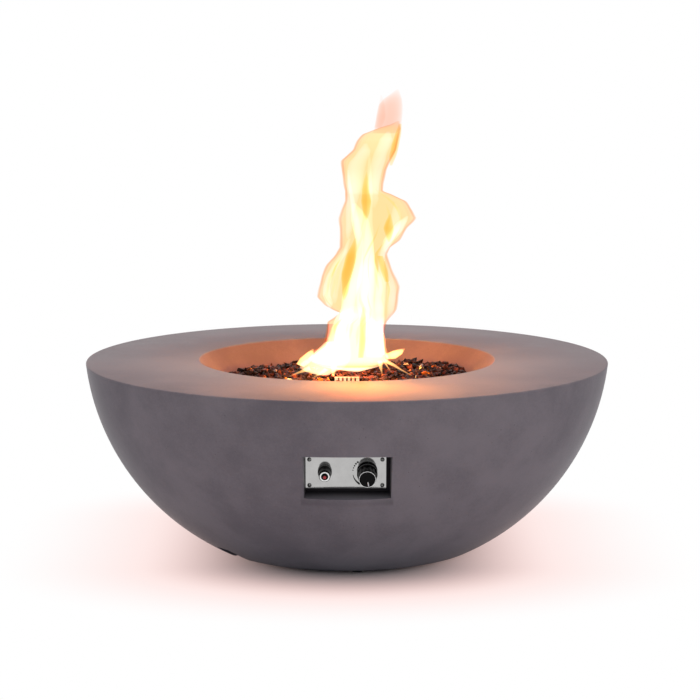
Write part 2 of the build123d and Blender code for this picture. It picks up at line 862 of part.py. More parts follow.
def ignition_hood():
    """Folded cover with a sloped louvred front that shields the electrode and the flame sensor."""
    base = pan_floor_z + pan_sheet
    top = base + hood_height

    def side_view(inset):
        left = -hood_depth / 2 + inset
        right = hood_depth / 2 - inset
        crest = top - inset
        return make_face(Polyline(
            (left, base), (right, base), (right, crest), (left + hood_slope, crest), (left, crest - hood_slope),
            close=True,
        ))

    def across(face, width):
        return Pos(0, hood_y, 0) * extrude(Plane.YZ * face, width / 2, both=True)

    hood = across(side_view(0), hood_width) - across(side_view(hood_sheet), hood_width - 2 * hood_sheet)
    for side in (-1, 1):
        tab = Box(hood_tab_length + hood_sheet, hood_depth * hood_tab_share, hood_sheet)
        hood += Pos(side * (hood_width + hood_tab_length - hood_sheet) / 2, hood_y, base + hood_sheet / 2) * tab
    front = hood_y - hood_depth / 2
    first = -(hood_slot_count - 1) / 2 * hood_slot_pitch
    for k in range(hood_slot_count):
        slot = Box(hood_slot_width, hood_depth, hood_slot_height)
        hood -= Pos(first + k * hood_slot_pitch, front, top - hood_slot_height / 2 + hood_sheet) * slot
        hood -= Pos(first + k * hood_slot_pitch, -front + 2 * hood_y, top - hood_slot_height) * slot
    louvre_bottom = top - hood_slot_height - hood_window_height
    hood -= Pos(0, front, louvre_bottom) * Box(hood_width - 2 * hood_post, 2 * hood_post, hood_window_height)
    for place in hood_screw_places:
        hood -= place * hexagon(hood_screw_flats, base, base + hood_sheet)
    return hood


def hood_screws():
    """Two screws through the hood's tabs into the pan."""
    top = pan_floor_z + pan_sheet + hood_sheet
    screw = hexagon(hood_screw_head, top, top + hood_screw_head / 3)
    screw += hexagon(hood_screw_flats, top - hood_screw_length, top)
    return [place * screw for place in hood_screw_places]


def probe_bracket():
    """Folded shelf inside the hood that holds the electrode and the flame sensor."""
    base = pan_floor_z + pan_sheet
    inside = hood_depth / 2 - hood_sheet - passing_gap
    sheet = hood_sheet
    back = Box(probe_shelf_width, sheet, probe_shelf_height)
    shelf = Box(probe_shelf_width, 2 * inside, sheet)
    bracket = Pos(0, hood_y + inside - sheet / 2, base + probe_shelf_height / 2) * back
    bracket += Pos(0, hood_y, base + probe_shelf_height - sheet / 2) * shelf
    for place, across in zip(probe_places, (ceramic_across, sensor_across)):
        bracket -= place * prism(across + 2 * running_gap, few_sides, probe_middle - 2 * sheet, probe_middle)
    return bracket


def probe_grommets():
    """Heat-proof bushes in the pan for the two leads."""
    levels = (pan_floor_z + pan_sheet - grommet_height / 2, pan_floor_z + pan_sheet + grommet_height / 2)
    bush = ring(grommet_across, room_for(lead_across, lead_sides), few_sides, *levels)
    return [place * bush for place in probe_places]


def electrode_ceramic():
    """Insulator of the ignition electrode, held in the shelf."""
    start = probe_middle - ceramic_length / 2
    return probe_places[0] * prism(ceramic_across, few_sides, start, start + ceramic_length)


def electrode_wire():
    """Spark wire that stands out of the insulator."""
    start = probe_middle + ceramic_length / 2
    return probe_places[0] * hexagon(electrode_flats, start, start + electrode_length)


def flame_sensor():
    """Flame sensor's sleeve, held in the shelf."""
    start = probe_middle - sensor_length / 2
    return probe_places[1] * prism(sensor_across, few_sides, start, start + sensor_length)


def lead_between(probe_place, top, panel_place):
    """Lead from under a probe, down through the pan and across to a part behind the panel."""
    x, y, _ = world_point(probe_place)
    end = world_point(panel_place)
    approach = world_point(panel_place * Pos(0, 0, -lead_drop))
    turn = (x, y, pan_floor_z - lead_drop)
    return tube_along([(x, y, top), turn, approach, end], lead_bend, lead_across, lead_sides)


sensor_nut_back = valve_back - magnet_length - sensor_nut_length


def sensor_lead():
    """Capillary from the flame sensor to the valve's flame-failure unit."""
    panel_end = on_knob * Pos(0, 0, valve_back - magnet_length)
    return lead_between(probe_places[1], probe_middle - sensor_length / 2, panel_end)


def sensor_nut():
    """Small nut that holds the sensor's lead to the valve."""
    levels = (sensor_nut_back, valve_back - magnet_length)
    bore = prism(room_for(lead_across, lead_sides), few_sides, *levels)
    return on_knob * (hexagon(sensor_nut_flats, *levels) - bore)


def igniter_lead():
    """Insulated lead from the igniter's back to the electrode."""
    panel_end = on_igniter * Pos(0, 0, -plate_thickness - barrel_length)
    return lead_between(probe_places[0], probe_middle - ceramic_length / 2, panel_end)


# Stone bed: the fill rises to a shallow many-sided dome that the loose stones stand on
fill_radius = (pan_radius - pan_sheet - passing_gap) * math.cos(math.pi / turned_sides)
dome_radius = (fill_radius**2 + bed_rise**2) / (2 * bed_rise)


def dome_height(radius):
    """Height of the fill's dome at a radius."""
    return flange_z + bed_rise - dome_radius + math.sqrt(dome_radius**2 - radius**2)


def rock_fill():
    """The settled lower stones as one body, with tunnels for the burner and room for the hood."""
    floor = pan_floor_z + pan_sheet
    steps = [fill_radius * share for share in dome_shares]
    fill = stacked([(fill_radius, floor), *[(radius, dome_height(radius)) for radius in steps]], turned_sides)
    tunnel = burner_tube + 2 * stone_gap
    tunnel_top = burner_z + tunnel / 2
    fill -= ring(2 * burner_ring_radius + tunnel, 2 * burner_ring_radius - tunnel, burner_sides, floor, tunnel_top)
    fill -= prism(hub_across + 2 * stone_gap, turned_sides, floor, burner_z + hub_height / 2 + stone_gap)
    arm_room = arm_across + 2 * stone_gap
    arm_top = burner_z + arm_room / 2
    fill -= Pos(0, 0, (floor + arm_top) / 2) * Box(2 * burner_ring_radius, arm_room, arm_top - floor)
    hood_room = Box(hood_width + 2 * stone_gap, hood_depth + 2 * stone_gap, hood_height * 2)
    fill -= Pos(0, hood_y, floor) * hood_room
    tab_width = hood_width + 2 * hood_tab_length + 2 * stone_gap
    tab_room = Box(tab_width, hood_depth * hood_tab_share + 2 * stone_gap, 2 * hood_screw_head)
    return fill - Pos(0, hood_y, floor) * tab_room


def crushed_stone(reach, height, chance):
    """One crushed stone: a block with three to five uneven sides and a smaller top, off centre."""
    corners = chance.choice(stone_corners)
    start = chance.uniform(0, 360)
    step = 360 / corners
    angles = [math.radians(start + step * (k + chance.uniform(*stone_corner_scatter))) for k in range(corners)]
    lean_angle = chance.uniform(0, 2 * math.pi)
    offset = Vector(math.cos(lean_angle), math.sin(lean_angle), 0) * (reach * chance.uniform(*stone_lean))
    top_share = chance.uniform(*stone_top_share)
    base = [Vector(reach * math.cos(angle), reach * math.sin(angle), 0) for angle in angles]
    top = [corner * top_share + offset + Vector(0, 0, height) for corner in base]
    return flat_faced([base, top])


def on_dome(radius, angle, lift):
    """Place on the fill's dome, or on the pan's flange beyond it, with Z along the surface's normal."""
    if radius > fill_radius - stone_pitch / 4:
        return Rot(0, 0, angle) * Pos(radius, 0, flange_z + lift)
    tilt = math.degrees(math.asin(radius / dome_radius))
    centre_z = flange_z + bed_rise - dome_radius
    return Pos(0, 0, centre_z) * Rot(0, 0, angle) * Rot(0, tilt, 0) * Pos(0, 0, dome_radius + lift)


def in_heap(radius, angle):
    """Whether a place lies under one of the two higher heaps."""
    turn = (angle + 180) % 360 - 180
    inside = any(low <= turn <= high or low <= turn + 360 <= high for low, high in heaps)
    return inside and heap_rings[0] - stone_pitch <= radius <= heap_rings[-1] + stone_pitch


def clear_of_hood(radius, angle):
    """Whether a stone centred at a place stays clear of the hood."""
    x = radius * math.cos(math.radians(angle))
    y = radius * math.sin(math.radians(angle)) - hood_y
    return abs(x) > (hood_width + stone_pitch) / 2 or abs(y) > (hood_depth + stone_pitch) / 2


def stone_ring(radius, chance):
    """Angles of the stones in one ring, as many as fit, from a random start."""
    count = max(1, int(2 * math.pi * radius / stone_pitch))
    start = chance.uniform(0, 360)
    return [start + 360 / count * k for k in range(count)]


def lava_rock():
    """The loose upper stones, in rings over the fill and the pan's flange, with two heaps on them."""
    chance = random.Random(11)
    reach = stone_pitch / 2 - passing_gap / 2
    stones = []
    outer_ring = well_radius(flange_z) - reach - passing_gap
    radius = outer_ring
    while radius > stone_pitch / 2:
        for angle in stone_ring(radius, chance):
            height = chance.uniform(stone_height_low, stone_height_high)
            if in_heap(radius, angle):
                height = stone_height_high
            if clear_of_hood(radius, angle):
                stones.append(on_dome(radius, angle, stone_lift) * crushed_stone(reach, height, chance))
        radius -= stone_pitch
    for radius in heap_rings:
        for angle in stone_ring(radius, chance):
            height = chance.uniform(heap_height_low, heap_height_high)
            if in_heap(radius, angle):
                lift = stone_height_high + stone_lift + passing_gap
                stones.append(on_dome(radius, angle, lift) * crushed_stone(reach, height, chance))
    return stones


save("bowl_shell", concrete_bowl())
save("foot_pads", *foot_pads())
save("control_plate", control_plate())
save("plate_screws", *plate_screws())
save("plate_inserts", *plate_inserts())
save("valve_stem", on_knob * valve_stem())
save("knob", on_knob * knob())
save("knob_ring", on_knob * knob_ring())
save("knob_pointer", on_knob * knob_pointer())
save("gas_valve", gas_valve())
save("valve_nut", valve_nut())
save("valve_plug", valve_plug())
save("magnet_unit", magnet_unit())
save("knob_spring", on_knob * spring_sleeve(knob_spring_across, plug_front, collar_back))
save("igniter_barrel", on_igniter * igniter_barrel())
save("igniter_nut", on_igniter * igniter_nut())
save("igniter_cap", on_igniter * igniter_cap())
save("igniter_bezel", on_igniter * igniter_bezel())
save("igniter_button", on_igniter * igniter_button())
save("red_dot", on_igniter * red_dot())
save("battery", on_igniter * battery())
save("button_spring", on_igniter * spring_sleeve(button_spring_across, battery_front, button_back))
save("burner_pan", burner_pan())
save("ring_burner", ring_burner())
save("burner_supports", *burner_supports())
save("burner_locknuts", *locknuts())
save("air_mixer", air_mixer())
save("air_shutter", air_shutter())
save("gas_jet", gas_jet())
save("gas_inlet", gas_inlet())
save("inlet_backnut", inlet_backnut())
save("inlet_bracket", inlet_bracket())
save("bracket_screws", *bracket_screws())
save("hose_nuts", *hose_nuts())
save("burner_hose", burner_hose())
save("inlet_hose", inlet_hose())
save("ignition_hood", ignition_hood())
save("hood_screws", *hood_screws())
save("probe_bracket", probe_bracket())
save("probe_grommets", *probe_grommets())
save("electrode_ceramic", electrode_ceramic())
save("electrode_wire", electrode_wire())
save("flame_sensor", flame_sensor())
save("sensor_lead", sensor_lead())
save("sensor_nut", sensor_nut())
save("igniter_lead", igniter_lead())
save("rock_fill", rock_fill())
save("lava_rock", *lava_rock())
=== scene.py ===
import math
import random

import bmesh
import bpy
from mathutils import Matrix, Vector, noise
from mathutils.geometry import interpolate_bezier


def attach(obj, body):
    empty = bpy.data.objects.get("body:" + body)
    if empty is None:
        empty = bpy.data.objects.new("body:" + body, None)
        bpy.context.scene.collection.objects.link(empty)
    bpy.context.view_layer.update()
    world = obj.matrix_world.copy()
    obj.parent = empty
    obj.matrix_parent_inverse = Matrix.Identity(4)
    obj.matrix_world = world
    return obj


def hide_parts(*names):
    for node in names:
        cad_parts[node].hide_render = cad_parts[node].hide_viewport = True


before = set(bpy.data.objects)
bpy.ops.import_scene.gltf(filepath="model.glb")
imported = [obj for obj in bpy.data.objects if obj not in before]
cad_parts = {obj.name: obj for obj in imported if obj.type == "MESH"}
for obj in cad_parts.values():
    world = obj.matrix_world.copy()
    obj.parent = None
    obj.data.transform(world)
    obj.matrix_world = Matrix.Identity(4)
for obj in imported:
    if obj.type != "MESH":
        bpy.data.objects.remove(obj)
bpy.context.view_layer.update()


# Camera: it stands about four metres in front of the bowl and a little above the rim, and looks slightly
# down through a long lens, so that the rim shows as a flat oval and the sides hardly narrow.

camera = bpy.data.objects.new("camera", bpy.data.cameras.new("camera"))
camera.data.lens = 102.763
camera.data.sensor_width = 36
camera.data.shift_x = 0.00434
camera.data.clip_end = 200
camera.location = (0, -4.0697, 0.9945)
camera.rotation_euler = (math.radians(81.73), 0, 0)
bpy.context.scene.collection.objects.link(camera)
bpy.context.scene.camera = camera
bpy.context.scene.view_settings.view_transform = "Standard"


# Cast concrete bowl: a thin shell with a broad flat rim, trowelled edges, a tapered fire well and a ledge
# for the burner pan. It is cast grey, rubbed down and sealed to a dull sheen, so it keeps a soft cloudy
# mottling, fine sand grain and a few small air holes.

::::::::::

TO BE DONE -> Copy out the listing above, line by line and exactly, from its first line to the line holding "top = base + hood_height", inclusive.

CORRECT ANSWER ->
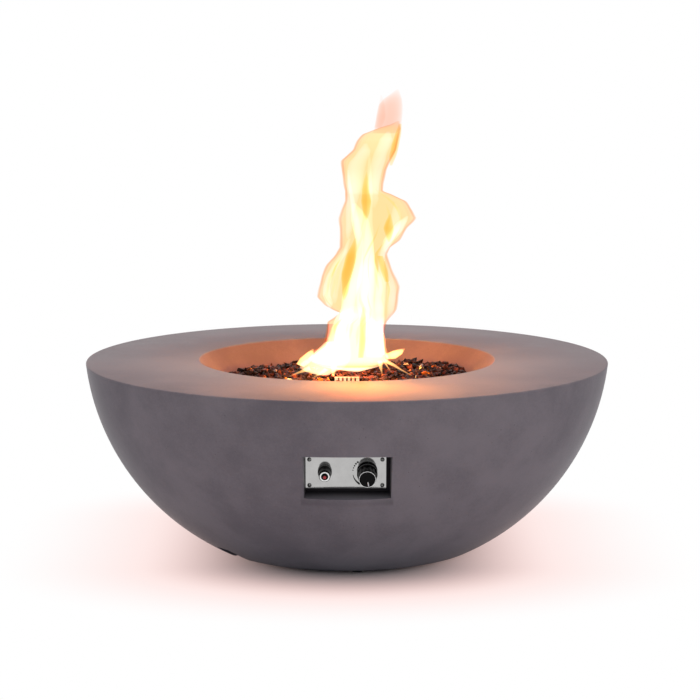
Write part 2 of the build123d and Blender code for this picture. It picks up at line 862 of part.py. More parts follow.
def ignition_hood():
    """Folded cover with a sloped louvred front that shields the electrode and the flame sensor."""
    base = pan_floor_z + pan_sheet
    top = base + hood_height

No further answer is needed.